A South African housing official, pointer in hand, was using a series of multicolored maps to explain the various amenities his government is offering blacks who move to this embryonic new town 15 miles east of Cape Town.
A few miles away, tight-lipped white police armed with tear-gas grenade launchers and pistols were showing black squatters another side of the government's housing policy: forced removal. As police and squatters watched, workers with crowbars tore down more than 200 makeshift shacks officials said were on the wrong side of an unmarked boundary line on the edge of the squatter settlement known as Crossroads.
The first event was staged by the white-minority government for foreign journalists, presumably to demonstrate South Africa's commitment to better housing for its black majority. The second became an unscheduled stop in the correspondents' bus tour of the area. Together they illustrated the charged politics of housing in this country and the dilemma of a government seeking to exert control over what officials concede is a virtually unstoppable exodus of people from impoverished rural "homelands" to the promise of the city.
More than 60,000 people live illegally at Crossroads and officials estimate their numbers swell by at least 1,500 a week. The community has become a symbol of resistance to the government's controversial "influx control" policies that make it illegal for blacks to relocate without government permission.
Now the government has declared what it considers a truce: Crossroads will be destroyed, but its illegal residents will be given decent housing, even property rights, at Khayelitsha.
On the surface it looks like a fair bargain. The freshly painted cinderblock structures of Khayelitsha boast running water. There are schools, paved roads and underground sewerage.
The Western Cape Administration Board, the government agency building the township, has spent at least $50 million so far to build houses for 5,000 families. Eventually, officials say, it will spend more than $300 million for a population of 250,000. More than 600 families have moved in so far.
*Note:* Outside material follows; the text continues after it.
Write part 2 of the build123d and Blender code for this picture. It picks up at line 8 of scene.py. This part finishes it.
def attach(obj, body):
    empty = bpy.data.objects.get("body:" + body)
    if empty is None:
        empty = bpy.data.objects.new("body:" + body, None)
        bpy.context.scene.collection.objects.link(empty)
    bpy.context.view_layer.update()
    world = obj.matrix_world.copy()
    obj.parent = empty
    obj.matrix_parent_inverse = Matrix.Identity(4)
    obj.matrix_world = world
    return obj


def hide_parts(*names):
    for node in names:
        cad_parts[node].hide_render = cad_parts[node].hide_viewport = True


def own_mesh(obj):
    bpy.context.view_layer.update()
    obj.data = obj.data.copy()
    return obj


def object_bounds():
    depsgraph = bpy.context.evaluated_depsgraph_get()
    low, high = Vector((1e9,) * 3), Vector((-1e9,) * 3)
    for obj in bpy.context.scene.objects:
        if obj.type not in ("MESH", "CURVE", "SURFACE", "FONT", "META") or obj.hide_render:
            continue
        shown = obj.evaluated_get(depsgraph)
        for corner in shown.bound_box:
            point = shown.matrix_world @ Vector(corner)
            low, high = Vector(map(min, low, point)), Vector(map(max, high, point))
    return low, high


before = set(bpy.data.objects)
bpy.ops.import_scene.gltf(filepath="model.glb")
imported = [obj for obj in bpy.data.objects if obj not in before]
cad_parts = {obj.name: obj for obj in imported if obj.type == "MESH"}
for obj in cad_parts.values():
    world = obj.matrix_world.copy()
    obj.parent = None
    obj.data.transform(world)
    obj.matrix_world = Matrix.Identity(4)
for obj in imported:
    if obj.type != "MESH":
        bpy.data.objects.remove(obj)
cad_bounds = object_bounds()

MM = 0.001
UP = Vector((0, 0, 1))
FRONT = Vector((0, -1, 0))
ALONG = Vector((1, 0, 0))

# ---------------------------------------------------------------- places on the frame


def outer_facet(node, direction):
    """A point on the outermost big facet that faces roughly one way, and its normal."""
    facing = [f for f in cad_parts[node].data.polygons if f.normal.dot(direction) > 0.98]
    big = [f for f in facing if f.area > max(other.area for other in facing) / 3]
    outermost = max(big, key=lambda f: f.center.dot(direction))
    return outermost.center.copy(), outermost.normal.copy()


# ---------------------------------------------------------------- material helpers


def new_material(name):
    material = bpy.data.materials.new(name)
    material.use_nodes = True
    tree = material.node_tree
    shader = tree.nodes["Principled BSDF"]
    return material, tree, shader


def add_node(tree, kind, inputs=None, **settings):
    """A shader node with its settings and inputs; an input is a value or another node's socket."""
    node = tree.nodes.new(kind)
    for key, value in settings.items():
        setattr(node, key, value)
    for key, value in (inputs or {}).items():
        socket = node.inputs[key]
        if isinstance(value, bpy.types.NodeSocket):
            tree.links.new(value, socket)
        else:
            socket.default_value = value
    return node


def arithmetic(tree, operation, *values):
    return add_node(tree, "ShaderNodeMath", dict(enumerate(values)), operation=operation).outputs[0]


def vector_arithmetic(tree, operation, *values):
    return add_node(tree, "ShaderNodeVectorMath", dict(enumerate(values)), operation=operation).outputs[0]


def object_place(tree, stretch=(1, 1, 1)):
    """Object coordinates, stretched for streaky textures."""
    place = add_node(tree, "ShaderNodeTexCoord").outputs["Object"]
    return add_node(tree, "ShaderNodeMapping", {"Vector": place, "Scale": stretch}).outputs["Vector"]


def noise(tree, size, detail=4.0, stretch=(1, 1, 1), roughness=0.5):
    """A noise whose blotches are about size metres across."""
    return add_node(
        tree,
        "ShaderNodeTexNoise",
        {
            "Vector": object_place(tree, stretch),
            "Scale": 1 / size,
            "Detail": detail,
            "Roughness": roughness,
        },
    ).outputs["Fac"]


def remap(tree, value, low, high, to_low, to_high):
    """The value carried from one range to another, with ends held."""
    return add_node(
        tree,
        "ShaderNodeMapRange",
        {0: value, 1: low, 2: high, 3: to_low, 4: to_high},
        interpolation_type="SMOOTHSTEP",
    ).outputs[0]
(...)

"They were not moved by force," said Timo Bezuidenhout, an official with the Department of Cooperation and Development, which oversees this country's racially segregated housing. "They were persuaded to come here. They are family people and they would like to bring up their families in a civilized way."
But Bezuidenhout said many have been intimidated by antiapartheid groups such as the United Democratic Front who argue that the government should allow people to remain at Crossroads and improve conditions there.
Despite its clean looks, many of the residents of Khayelitsha say they are not impressed with their new home. They say the two-room houses are too small for families that often consist of eight or more people, and expensive to add on to, and that public transportation to town is costly and infrequent.
Maggie Agie Piliso, who moved here several months ago with her husband Joseph, pointed to cracks that already have separated the ceiling from the walls and that leak when it rains.
Regina Ramsaivgoana, who lives down the street, says she likes her house, "but it is too small" for the four adults and four children who live there. "Squatting is better because you can build as much as you like," she said.
At Crossroads, over the pounding of crowbars and the crunch of wood, Jerry Tutu, spokesman for the small squatters' community that fell under siege this morning, said the police and workers had come with no warning.
In demolishing the shacks, the workers exposed the modest possessions of squatters' lives: old clothing piled on rusted bed frames, portable gas stoves, couches with broken springs and torn upholstery.
Bezuidenhout, who happened upon the scene with the reporters, said the squatters had built too close to an intersection about 100 yards away. "They were told not to go over a certain point here because it's very dangerous," he said.
Bezuidenhout said he was certain the squatters could find new places to build inside the vast maze of Crossroads. But several said there was no more room.
The sound of the crowbars was replaced by rhythmic clapping as women whose homes had just disappeared waited in a circle to be blessed and soothed by a preacher. Then they went to prepare for a night without shelter.